• [WRITTEN EXERCISE]: Every line from the one with "tip = turned([(6.3, 26.0), (6.0, 38.0)])" to the one with "bpy.context.scene.collection.objects.link(empty)", including those two, is to be copied exactly; all other lines of the entries below are left out.

====

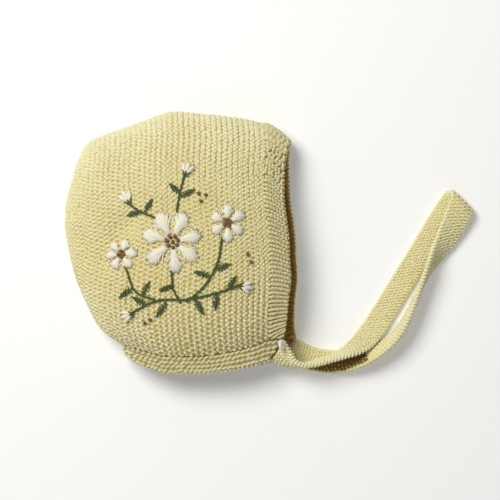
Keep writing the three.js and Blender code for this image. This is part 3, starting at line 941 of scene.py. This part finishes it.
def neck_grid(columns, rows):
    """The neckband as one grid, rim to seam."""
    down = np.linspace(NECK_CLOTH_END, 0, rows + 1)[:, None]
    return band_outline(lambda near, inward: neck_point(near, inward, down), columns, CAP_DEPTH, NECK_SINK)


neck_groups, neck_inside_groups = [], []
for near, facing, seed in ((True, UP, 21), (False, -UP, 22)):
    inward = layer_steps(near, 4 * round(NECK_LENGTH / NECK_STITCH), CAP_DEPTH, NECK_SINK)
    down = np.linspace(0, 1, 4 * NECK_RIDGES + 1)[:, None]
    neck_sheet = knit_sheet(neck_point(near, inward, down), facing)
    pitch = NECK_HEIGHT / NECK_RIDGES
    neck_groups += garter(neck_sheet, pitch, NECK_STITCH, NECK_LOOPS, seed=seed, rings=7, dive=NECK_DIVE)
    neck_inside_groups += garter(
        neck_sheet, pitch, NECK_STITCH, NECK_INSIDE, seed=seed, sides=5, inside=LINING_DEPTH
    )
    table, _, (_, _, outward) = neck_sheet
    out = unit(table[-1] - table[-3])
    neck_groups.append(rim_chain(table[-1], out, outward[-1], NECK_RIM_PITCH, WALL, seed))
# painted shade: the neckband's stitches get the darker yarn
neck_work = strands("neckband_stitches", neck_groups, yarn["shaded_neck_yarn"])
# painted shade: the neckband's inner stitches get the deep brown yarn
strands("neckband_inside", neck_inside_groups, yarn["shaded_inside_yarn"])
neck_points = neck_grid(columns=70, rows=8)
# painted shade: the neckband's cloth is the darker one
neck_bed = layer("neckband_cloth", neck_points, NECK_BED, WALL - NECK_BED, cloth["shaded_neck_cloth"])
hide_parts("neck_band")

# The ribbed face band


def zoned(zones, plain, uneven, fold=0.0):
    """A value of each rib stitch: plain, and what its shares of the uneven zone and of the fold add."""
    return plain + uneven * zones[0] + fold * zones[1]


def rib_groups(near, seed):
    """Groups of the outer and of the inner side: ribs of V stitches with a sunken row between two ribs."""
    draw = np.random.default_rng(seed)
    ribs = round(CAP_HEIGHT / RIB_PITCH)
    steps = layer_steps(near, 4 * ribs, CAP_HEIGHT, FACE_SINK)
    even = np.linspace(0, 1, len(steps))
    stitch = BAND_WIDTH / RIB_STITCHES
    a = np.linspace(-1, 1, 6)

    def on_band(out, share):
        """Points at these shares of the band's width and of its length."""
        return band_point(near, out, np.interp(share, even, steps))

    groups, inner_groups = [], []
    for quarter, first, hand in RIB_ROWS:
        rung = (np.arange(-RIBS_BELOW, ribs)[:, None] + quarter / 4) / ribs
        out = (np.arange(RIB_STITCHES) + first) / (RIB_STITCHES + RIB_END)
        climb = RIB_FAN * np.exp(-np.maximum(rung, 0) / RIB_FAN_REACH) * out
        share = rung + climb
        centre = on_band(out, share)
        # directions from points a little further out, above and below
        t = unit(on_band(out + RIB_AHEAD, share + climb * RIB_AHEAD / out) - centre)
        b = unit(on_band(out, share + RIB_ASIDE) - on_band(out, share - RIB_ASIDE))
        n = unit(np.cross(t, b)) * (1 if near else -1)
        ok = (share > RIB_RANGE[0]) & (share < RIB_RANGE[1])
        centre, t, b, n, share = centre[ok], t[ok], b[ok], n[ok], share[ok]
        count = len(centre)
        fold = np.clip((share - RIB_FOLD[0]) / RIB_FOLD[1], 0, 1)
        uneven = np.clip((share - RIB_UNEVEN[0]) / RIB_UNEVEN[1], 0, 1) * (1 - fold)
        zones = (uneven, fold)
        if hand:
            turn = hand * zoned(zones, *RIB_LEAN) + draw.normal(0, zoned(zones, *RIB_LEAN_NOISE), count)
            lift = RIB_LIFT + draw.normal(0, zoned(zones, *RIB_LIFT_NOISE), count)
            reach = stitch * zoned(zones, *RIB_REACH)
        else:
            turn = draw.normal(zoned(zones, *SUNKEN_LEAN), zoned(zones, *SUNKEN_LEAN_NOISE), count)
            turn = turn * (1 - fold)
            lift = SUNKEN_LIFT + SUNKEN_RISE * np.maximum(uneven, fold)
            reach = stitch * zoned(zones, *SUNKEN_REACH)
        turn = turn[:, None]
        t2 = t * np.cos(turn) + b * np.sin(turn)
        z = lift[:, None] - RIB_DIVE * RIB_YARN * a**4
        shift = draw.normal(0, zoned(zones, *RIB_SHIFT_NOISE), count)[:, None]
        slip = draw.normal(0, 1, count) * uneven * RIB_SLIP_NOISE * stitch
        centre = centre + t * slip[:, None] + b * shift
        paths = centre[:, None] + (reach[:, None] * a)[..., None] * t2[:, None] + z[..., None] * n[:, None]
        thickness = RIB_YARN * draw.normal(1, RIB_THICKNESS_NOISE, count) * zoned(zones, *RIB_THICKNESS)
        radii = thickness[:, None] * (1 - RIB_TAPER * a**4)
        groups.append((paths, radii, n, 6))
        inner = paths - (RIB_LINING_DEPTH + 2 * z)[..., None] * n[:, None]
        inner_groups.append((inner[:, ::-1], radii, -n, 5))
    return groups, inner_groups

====

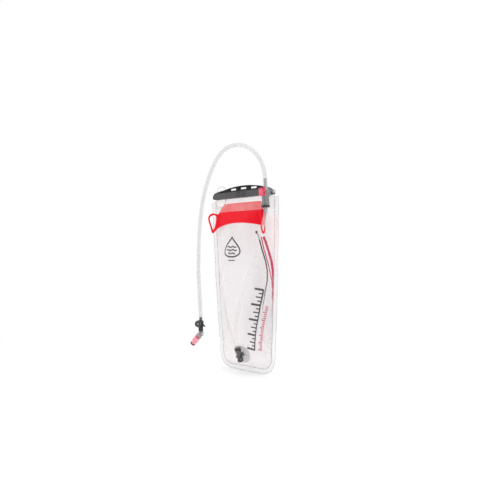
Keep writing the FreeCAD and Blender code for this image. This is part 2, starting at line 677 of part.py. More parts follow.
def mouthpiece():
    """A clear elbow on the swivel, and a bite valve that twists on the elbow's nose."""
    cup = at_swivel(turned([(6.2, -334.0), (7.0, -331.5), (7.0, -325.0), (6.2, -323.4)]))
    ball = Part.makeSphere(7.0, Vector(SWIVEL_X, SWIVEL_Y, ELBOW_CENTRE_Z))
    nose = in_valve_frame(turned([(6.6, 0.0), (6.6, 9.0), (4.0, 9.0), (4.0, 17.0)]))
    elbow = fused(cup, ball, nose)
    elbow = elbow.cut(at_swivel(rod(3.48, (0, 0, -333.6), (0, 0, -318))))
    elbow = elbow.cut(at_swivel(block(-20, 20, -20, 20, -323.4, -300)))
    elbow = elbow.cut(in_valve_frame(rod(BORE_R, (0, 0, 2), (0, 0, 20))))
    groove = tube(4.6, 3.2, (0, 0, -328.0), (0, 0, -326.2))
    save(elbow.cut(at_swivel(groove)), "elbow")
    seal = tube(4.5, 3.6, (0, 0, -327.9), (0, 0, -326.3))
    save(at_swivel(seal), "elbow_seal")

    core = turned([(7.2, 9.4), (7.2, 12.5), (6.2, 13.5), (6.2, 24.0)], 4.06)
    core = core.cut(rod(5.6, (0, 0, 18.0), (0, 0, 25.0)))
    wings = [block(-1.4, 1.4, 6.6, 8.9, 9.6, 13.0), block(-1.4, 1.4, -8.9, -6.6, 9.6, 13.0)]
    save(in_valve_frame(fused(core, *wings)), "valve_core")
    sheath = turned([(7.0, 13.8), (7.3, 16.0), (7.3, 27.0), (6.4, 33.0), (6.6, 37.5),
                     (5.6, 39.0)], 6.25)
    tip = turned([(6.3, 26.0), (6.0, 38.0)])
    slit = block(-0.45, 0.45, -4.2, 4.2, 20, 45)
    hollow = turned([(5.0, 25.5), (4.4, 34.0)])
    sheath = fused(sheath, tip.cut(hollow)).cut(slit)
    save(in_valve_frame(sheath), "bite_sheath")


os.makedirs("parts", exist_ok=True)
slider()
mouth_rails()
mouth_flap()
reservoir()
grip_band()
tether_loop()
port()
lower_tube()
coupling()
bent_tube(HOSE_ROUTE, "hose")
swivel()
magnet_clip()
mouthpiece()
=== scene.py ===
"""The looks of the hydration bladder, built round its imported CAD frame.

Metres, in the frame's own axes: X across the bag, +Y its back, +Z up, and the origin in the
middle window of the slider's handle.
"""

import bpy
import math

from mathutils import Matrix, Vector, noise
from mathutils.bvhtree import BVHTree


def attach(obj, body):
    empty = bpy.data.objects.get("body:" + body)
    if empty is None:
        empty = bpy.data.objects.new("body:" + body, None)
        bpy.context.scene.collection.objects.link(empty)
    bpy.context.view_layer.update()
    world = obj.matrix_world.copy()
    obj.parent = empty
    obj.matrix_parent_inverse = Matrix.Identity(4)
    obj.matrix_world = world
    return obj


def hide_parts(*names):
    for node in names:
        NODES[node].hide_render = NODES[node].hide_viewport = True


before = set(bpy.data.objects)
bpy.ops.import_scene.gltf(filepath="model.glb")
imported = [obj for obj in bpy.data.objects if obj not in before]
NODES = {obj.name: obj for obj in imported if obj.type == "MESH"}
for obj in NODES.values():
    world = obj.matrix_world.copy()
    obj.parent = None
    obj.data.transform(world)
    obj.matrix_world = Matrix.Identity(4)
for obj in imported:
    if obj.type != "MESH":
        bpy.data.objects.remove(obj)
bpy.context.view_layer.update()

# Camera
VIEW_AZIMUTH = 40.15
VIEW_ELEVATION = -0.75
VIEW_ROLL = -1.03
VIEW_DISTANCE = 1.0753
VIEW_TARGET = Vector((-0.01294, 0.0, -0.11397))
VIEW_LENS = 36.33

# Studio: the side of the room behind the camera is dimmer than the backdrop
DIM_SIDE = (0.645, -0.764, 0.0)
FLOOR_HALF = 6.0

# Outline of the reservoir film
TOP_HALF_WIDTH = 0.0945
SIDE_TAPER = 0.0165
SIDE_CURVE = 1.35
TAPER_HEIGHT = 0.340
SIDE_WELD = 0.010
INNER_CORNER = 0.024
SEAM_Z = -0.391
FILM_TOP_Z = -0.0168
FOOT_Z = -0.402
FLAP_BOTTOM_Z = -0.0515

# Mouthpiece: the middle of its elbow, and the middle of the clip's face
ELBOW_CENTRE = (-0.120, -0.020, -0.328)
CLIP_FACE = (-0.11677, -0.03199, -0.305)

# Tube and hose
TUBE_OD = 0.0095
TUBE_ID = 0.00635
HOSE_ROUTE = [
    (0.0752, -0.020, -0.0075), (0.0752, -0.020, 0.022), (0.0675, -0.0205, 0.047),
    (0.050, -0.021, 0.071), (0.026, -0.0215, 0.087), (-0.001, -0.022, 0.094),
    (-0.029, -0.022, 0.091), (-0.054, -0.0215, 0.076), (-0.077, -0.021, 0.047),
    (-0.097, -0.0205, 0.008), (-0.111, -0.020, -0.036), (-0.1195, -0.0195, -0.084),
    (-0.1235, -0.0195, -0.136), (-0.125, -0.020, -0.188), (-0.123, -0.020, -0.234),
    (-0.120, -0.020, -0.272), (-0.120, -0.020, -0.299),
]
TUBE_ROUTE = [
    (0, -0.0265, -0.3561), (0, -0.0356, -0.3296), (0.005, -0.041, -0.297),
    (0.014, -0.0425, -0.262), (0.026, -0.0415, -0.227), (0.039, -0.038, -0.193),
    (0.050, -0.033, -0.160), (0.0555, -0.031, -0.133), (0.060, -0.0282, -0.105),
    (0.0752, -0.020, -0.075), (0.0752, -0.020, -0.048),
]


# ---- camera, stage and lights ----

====

• [SOLUTION TO THIS PROBLEM]:
    tip = turned([(6.3, 26.0), (6.0, 38.0)])
    slit = block(-0.45, 0.45, -4.2, 4.2, 20, 45)
    hollow = turned([(5.0, 25.5), (4.4, 34.0)])
    sheath = fused(sheath, tip.cut(hollow)).cut(slit)
    save(in_valve_frame(sheath), "bite_sheath")


os.makedirs("parts", exist_ok=True)
slider()
mouth_rails()
mouth_flap()
reservoir()
grip_band()
tether_loop()
port()
lower_tube()
coupling()
bent_tube(HOSE_ROUTE, "hose")
swivel()
magnet_clip()
mouthpiece()
=== scene.py ===
"""The looks of the hydration bladder, built round its imported CAD frame.

Metres, in the frame's own axes: X across the bag, +Y its back, +Z up, and the origin in the
middle window of the slider's handle.
"""

import bpy
import math

from mathutils import Matrix, Vector, noise
from mathutils.bvhtree import BVHTree


def attach(obj, body):
    empty = bpy.data.objects.get("body:" + body)
    if empty is None:
        empty = bpy.data.objects.new("body:" + body, None)
        bpy.context.scene.collection.objects.link(empty)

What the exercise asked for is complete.